Dataset entries
◆ ◆ ◆ ◆ ◆

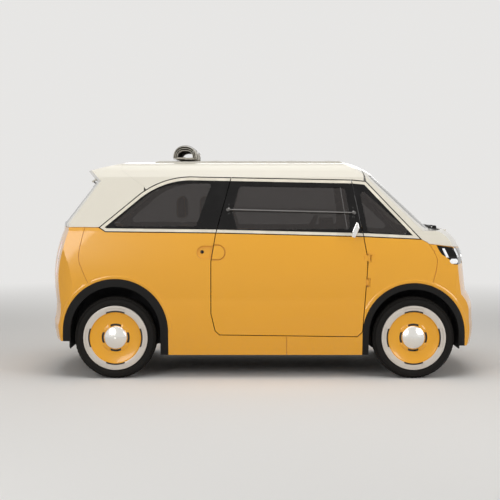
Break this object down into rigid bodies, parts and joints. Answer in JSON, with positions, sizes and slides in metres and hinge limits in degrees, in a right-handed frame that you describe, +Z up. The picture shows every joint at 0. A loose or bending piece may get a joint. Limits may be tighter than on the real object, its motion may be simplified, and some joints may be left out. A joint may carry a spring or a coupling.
{
  "type": "concept car",
  "caption": "Small two-tone electric city car with a hollow cabin, canvas roof roll, opening doors, bonnet and tailgate, steering and free-rolling wheels.",
  "frame": {"origin": "on the ground below the middle of the body", "axes": "+X forward, +Y to the driver's left, +Z up"},
  "size_m": [3.1216, 1.588, 1.6577],
  "materials": {
    "paint_yellow": "gloss body paint",
    "paint_cream": "gloss roof paint",
    "gloss_black": "gloss black window frame",
    "trim_black": "satin arch trim",
    "cream_line": "satin cream moulding",
    "glass_dark": "dark tinted glass",
    "glass_clear": "lightly tinted glass",
    "lamp_white": "white lamp lens",
    "lamp_red": "red lamp lens",
    "tyre": "black rubber",
    "wheel_enamel": "light enamel ring, yellow dish and chrome cap",
    "chassis": "satin black underbody coating",
    "cast": "machined casting",
    "cabin_dark": "grained cabin plastic",
    "seat_cloth": "woven seat cloth",
    "canvas": "woven roof canvas",
    "canvas_cream": "coated cream canvas",
    "chrome": "polished chrome"
  },
  "bodies": {
    "body": {"front_wing_right": "paint_yellow", "front_wing_left": "paint_yellow", "quarter_panel_right": "paint_yellow", "quarter_panel_left": "paint_yellow", "front_bumper": "paint_yellow", "rear_bumper": "paint_yellow", "cowl_panel": "paint_cream", "windscreen_frame": "paint_cream", "roof_panel": "paint_cream", "rear_pillars": "paint_cream", "windscreen": "glass_clear", "side_frames": "gloss_black", "window_mouldings": "cream_line", "side_glass": "glass_dark", "headlamps": "lamp_white", "tail_lamps": "lamp_red", "arch_trims": "trim_black", "floor_pan": "chassis", "battery_block": "chassis", "front_subframe": "chassis", "rear_axle": "chassis", "dashboard": "cabin_dark", "seat_left": "seat_cloth", "seat_right": "seat_cloth", "rear_bench": "seat_cloth", "canvas_base": "canvas_cream", "canvas_roll": "canvas", "wiper": "trim_black"},
    "bonnet": {"bonnet": "paint_cream"},
    "tailgate": {"tailgate": "paint_yellow", "tailgate_glass": "glass_dark"},
    "door_right": {"door_right": "paint_yellow", "door_trim_right": "cream_line", "door_frame_right": "gloss_black", "door_glass_right": "glass_dark", "mirror_right": "chrome", "window_rail_right": "trim_black"},
    "door_left": {"door_left": "paint_yellow", "door_trim_left": "cream_line", "door_frame_left": "gloss_black", "door_glass_left": "glass_dark", "mirror_left": "chrome", "window_rail_left": "trim_black"},
    "steering_wheel": {"steering_wheel": "cabin_dark"},
    "knuckle_right": {"knuckle_right": "cast"},
    "knuckle_left": {"knuckle_left": "cast"},
    "wheel_front_right": {"tyre_front_right": "tyre", "wheel_front_right": "wheel_enamel"},
    "wheel_front_left": {"tyre_front_left": "tyre", "wheel_front_left": "wheel_enamel"},
    "wheel_rear_right": {"tyre_rear_right": "tyre", "wheel_rear_right": "wheel_enamel"},
    "wheel_rear_left": {"tyre_rear_left": "tyre", "wheel_rear_left": "wheel_enamel"}
  },
  "joints": [
    {"name": "door_right_hinge", "type": "hinge", "parent": "body", "child": "door_right", "pos_m": [0.74, -0.738, 0.765], "axis": [0, 0, 1], "range_deg": [0, 65]},
    {"name": "door_left_hinge", "type": "hinge", "parent": "body", "child": "door_left", "pos_m": [0.74, 0.738, 0.765], "axis": [0, 0, -1], "range_deg": [0, 65]},
    {"name": "bonnet_hinge", "type": "hinge", "parent": "body", "child": "bonnet", "pos_m": [1.323, 0, 1.032], "axis": [0, -1, 0], "range_deg": [0, 60]},
    {"name": "tailgate_hinge", "type": "hinge", "parent": "body", "child": "tailgate", "pos_m": [-1.259, 0, 1.392], "axis": [0, 1, 0], "range_deg": [0, 75]},
    {"name": "steer_left", "type": "hinge", "parent": "body", "child": "knuckle_left", "pos_m": [1.055, 0.628, 0.288], "axis": [0, 0, 1], "range_deg": [-32, 32]},
    {"name": "steer_right", "type": "hinge", "parent": "body", "child": "knuckle_right", "pos_m": [1.055, -0.628, 0.288], "axis": [0, 0, 1], "range_deg": [-32, 32]},
    {"name": "steering_wheel_turn", "type": "hinge", "parent": "body", "child": "steering_wheel", "pos_m": [0.35, 0.33, 0.965], "axis": [-0.9063, 0, 0.4226], "range_deg": [-400, 400]},
    {"name": "wheel_front_right_spin", "type": "hinge", "parent": "knuckle_right", "child": "wheel_front_right", "pos_m": [1.055, -0.65, 0.288], "axis": [0, 1, 0], "continuous": true},
    {"name": "wheel_front_left_spin", "type": "hinge", "parent": "knuckle_left", "child": "wheel_front_left", "pos_m": [1.055, 0.65, 0.288], "axis": [0, 1, 0], "continuous": true},
    {"name": "wheel_rear_right_spin", "type": "hinge", "parent": "body", "child": "wheel_rear_right", "pos_m": [-1.045, -0.65, 0.288], "axis": [0, 1, 0], "continuous": true},
    {"name": "wheel_rear_left_spin", "type": "hinge", "parent": "body", "child": "wheel_rear_left", "pos_m": [-1.045, 0.65, 0.288], "axis": [0, 1, 0], "continuous": true}
  ],
  "couplings": [
    {"joint": "steer_right", "follows": "steer_left", "ratio": 1},
    {"joint": "steering_wheel_turn", "follows": "steer_left", "ratio": 12}
  ]
}
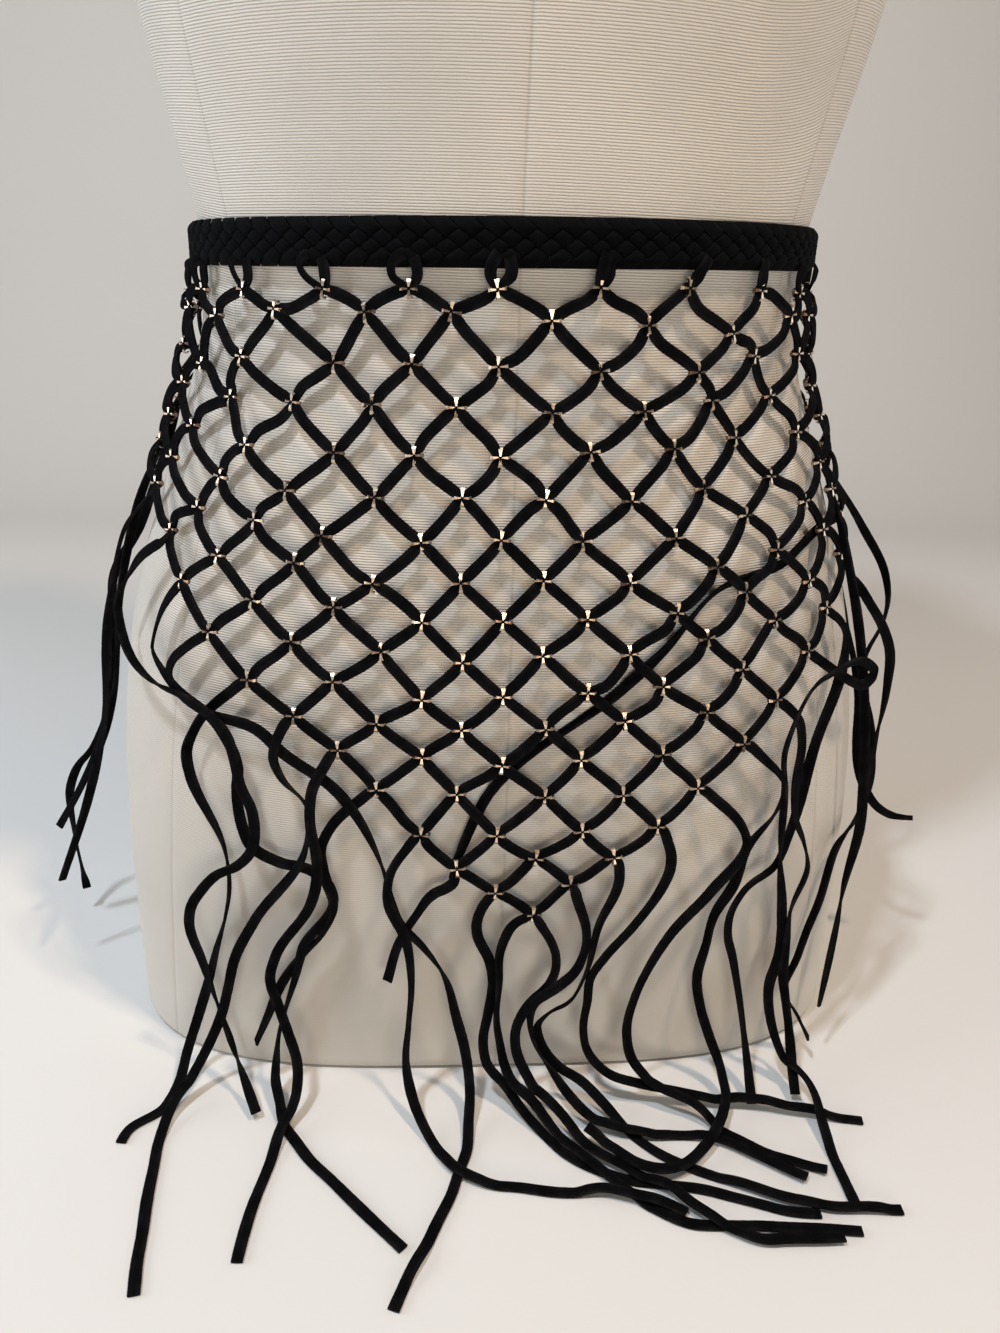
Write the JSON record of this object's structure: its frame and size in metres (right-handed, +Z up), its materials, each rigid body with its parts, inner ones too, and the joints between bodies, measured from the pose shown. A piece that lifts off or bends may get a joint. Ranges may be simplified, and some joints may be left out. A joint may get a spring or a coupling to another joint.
{
  "type": "fringe belt on a dress form",
  "caption": "Hip belt of braided suede lace with a knotted diamond net that narrows to a point at the front and a long loose fringe, worn on a limbless dress form.",
  "frame": {"origin": "centre of the dress form's flat base, at floor height", "axes": "+Z up along the form, -Y towards the front, where the net's point hangs, +X towards the right of the picture"},
  "size_m": [0.4021, 0.368, 0.8043],
  "materials": {
    "form_cover": "ribbed off-white cotton cover, matte",
    "neck_cap": "pale, satin",
    "suede_lace": "black suede, matte",
    "leather_tab": "black smooth leather",
    "brass_stud": "pale, polished"
  },
  "bodies": {
    "root": {"belt_braid": "suede_lace", "belt_stud_left": "brass_stud", "belt_stud_right": "brass_stud", "belt_tab": "leather_tab", "form_neck_cap": "neck_cap", "form_torso": "form_cover", "fringe_left_1": "suede_lace", "fringe_left_2": "suede_lace", "fringe_left_3": "suede_lace", "fringe_left_4": "suede_lace", "fringe_left_5": "suede_lace", "fringe_right_1": "suede_lace", "fringe_right_2": "suede_lace", "fringe_right_3": "suede_lace", "fringe_right_4": "suede_lace", "fringe_right_5": "suede_lace", "lace_00": "suede_lace", "lace_01": "suede_lace", "lace_02": "suede_lace", "lace_03": "suede_lace", "lace_04": "suede_lace", "lace_05": "suede_lace", "lace_06": "suede_lace", "lace_07": "suede_lace", "lace_08": "suede_lace", "lace_09": "suede_lace", "lace_10": "suede_lace", "lace_11": "suede_lace", "lace_12": "suede_lace", "lace_13": "suede_lace", "lace_14": "suede_lace", "lace_15": "suede_lace", "lace_16": "suede_lace", "lace_17": "suede_lace"}
  },
  "joints": []
}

◆ ◆ ◆ ◆ ◆

Copy out the whole listing exactly.

Full response
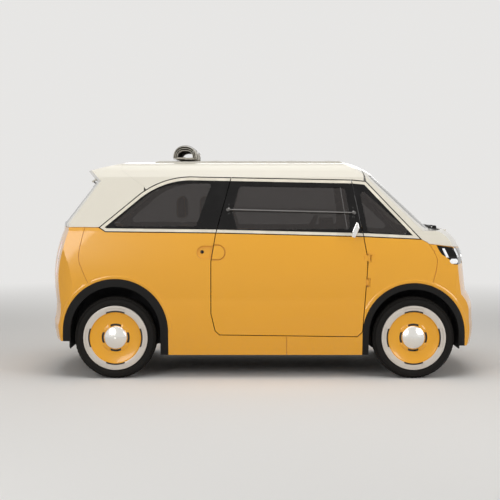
Break this object down into rigid bodies, parts and joints. Answer in JSON, with positions, sizes and slides in metres and hinge limits in degrees, in a right-handed frame that you describe, +Z up. The picture shows every joint at 0. A loose or bending piece may get a joint. Limits may be tighter than on the real object, its motion may be simplified, and some joints may be left out. A joint may carry a spring or a coupling.
{
  "type": "concept car",
  "caption": "Small two-tone electric city car with a hollow cabin, canvas roof roll, opening doors, bonnet and tailgate, steering and free-rolling wheels.",
  "frame": {"origin": "on the ground below the middle of the body", "axes": "+X forward, +Y to the driver's left, +Z up"},
  "size_m": [3.1216, 1.588, 1.6577],
  "materials": {
    "paint_yellow": "gloss body paint",
    "paint_cream": "gloss roof paint",
    "gloss_black": "gloss black window frame",
    "trim_black": "satin arch trim",
    "cream_line": "satin cream moulding",
    "glass_dark": "dark tinted glass",
    "glass_clear": "lightly tinted glass",
    "lamp_white": "white lamp lens",
    "lamp_red": "red lamp lens",
    "tyre": "black rubber",
    "wheel_enamel": "light enamel ring, yellow dish and chrome cap",
    "chassis": "satin black underbody coating",
    "cast": "machined casting",
    "cabin_dark": "grained cabin plastic",
    "seat_cloth": "woven seat cloth",
    "canvas": "woven roof canvas",
    "canvas_cream": "coated cream canvas",
    "chrome": "polished chrome"
  },
  "bodies": {
    "body": {"front_wing_right": "paint_yellow", "front_wing_left": "paint_yellow", "quarter_panel_right": "paint_yellow", "quarter_panel_left": "paint_yellow", "front_bumper": "paint_yellow", "rear_bumper": "paint_yellow", "cowl_panel": "paint_cream", "windscreen_frame": "paint_cream", "roof_panel": "paint_cream", "rear_pillars": "paint_cream", "windscreen": "glass_clear", "side_frames": "gloss_black", "window_mouldings": "cream_line", "side_glass": "glass_dark", "headlamps": "lamp_white", "tail_lamps": "lamp_red", "arch_trims": "trim_black", "floor_pan": "chassis", "battery_block": "chassis", "front_subframe": "chassis", "rear_axle": "chassis", "dashboard": "cabin_dark", "seat_left": "seat_cloth", "seat_right": "seat_cloth", "rear_bench": "seat_cloth", "canvas_base": "canvas_cream", "canvas_roll": "canvas", "wiper": "trim_black"},
    "bonnet": {"bonnet": "paint_cream"},
    "tailgate": {"tailgate": "paint_yellow", "tailgate_glass": "glass_dark"},
    "door_right": {"door_right": "paint_yellow", "door_trim_right": "cream_line", "door_frame_right": "gloss_black", "door_glass_right": "glass_dark", "mirror_right": "chrome", "window_rail_right": "trim_black"},
    "door_left": {"door_left": "paint_yellow", "door_trim_left": "cream_line", "door_frame_left": "gloss_black", "door_glass_left": "glass_dark", "mirror_left": "chrome", "window_rail_left": "trim_black"},
    "steering_wheel": {"steering_wheel": "cabin_dark"},
    "knuckle_right": {"knuckle_right": "cast"},
    "knuckle_left": {"knuckle_left": "cast"},
    "wheel_front_right": {"tyre_front_right": "tyre", "wheel_front_right": "wheel_enamel"},
    "wheel_front_left": {"tyre_front_left": "tyre", "wheel_front_left": "wheel_enamel"},
    "wheel_rear_right": {"tyre_rear_right": "tyre", "wheel_rear_right": "wheel_enamel"},
    "wheel_rear_left": {"tyre_rear_left": "tyre", "wheel_rear_left": "wheel_enamel"}
  },
  "joints": [
    {"name": "door_right_hinge", "type": "hinge", "parent": "body", "child": "door_right", "pos_m": [0.74, -0.738, 0.765], "axis": [0, 0, 1], "range_deg": [0, 65]},
    {"name": "door_left_hinge", "type": "hinge", "parent": "body", "child": "door_left", "pos_m": [0.74, 0.738, 0.765], "axis": [0, 0, -1], "range_deg": [0, 65]},
    {"name": "bonnet_hinge", "type": "hinge", "parent": "body", "child": "bonnet", "pos_m": [1.323, 0, 1.032], "axis": [0, -1, 0], "range_deg": [0, 60]},
    {"name": "tailgate_hinge", "type": "hinge", "parent": "body", "child": "tailgate", "pos_m": [-1.259, 0, 1.392], "axis": [0, 1, 0], "range_deg": [0, 75]},
    {"name": "steer_left", "type": "hinge", "parent": "body", "child": "knuckle_left", "pos_m": [1.055, 0.628, 0.288], "axis": [0, 0, 1], "range_deg": [-32, 32]},
    {"name": "steer_right", "type": "hinge", "parent": "body", "child": "knuckle_right", "pos_m": [1.055, -0.628, 0.288], "axis": [0, 0, 1], "range_deg": [-32, 32]},
    {"name": "steering_wheel_turn", "type": "hinge", "parent": "body", "child": "steering_wheel", "pos_m": [0.35, 0.33, 0.965], "axis": [-0.9063, 0, 0.4226], "range_deg": [-400, 400]},
    {"name": "wheel_front_right_spin", "type": "hinge", "parent": "knuckle_right", "child": "wheel_front_right", "pos_m": [1.055, -0.65, 0.288], "axis": [0, 1, 0], "continuous": true},
    {"name": "wheel_front_left_spin", "type": "hinge", "parent": "knuckle_left", "child": "wheel_front_left", "pos_m": [1.055, 0.65, 0.288], "axis": [0, 1, 0], "continuous": true},
    {"name": "wheel_rear_right_spin", "type": "hinge", "parent": "body", "child": "wheel_rear_right", "pos_m": [-1.045, -0.65, 0.288], "axis": [0, 1, 0], "continuous": true},
    {"name": "wheel_rear_left_spin", "type": "hinge", "parent": "body", "child": "wheel_rear_left", "pos_m": [-1.045, 0.65, 0.288], "axis": [0, 1, 0], "continuous": true}
  ],
  "couplings": [
    {"joint": "steer_right", "follows": "steer_left", "ratio": 1},
    {"joint": "steering_wheel_turn", "follows": "steer_left", "ratio": 12}
  ]
}
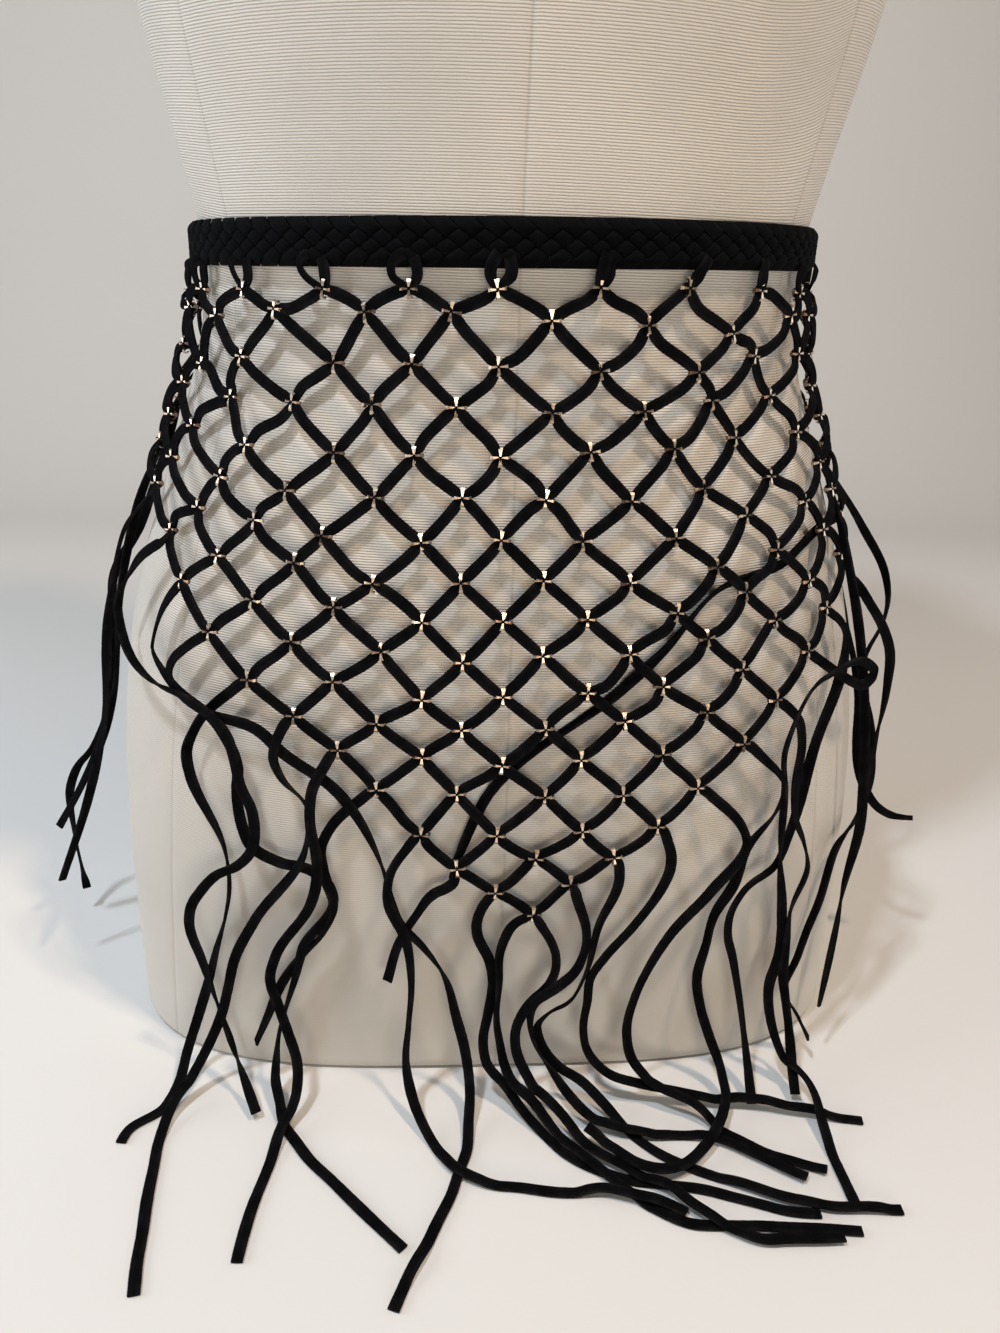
Write the JSON record of this object's structure: its frame and size in metres (right-handed, +Z up), its materials, each rigid body with its parts, inner ones too, and the joints between bodies, measured from the pose shown. A piece that lifts off or bends may get a joint. Ranges may be simplified, and some joints may be left out. A joint may get a spring or a coupling to another joint.
{
  "type": "fringe belt on a dress form",
  "caption": "Hip belt of braided suede lace with a knotted diamond net that narrows to a point at the front and a long loose fringe, worn on a limbless dress form.",
  "frame": {"origin": "centre of the dress form's flat base, at floor height", "axes": "+Z up along the form, -Y towards the front, where the net's point hangs, +X towards the right of the picture"},
  "size_m": [0.4021, 0.368, 0.8043],
  "materials": {
    "form_cover": "ribbed off-white cotton cover, matte",
    "neck_cap": "pale, satin",
    "suede_lace": "black suede, matte",
    "leather_tab": "black smooth leather",
    "brass_stud": "pale, polished"
  },
  "bodies": {
    "root": {"belt_braid": "suede_lace", "belt_stud_left": "brass_stud", "belt_stud_right": "brass_stud", "belt_tab": "leather_tab", "form_neck_cap": "neck_cap", "form_torso": "form_cover", "fringe_left_1": "suede_lace", "fringe_left_2": "suede_lace", "fringe_left_3": "suede_lace", "fringe_left_4": "suede_lace", "fringe_left_5": "suede_lace", "fringe_right_1": "suede_lace", "fringe_right_2": "suede_lace", "fringe_right_3": "suede_lace", "fringe_right_4": "suede_lace", "fringe_right_5": "suede_lace", "lace_00": "suede_lace", "lace_01": "suede_lace", "lace_02": "suede_lace", "lace_03": "suede_lace", "lace_04": "suede_lace", "lace_05": "suede_lace", "lace_06": "suede_lace", "lace_07": "suede_lace", "lace_08": "suede_lace", "lace_09": "suede_lace", "lace_10": "suede_lace", "lace_11": "suede_lace", "lace_12": "suede_lace", "lace_13": "suede_lace", "lace_14": "suede_lace", "lace_15": "suede_lace", "lace_16": "suede_lace", "lace_17": "suede_lace"}
  },
  "joints": []
}